The Ides of August shows what it's like to be drunk by the one to end all meganekko bishies -the description of the fuzz on his upper lip, and so forth, into a twilit, throbbing, flesh and blood underworld- while stuck on a tardigrade-sized ovoid shuttle pod (similar to the pods in Artemis Fowl) with a crew of various bishies and a ginger action girl whose POV we follow mainly. And yes, there are even some tardigrades in there, but they die quite graphically in James Potter's gut (as they would do inside anyone else). Various ways out are discussed and ruled out, including through the derrière and in a golden shower, as the journey progresses.
The steampunk universe -think Treasure Planet or Miyazaki; also, the Marauders are a military unit in uniform!- is fascinating, also from the stark contrast you get from clanking steel and whirring cogwheels and dazzling rays into the pulsating, soft penumbra of a healthy (?) young system. Light filters through uniform and skin and flesh, while the heart and arteries throb now steadily, now pounding feverishly. The voices of both contenders on the outside can be heard quite loudly from within one of them.

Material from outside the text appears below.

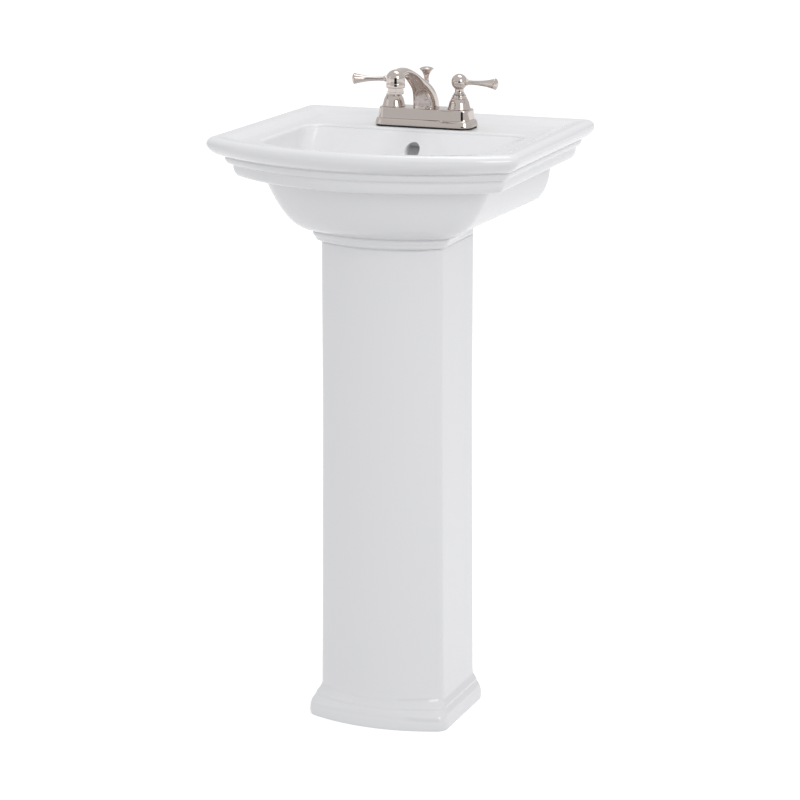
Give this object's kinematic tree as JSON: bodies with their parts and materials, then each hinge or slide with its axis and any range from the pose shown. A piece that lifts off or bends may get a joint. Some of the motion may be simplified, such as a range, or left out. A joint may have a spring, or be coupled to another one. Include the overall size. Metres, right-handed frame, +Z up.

The two strands branch off quite early, already in the first-second chapter... There's also a Jily/Snily love triangle, giving full potential to the scenario of the hypotenuse unwittingly drinking his fiancée and rival.
The theme of making a wish too rashly -Sirius wishes for leadership, Seve for Lily, and James for being left on his own; all three wishes come true in unexpected ways- also permeates the story.
In a reference to the Fantastic Voyage novel, each chapter also takes its title from its setting (most settings being the host's insides).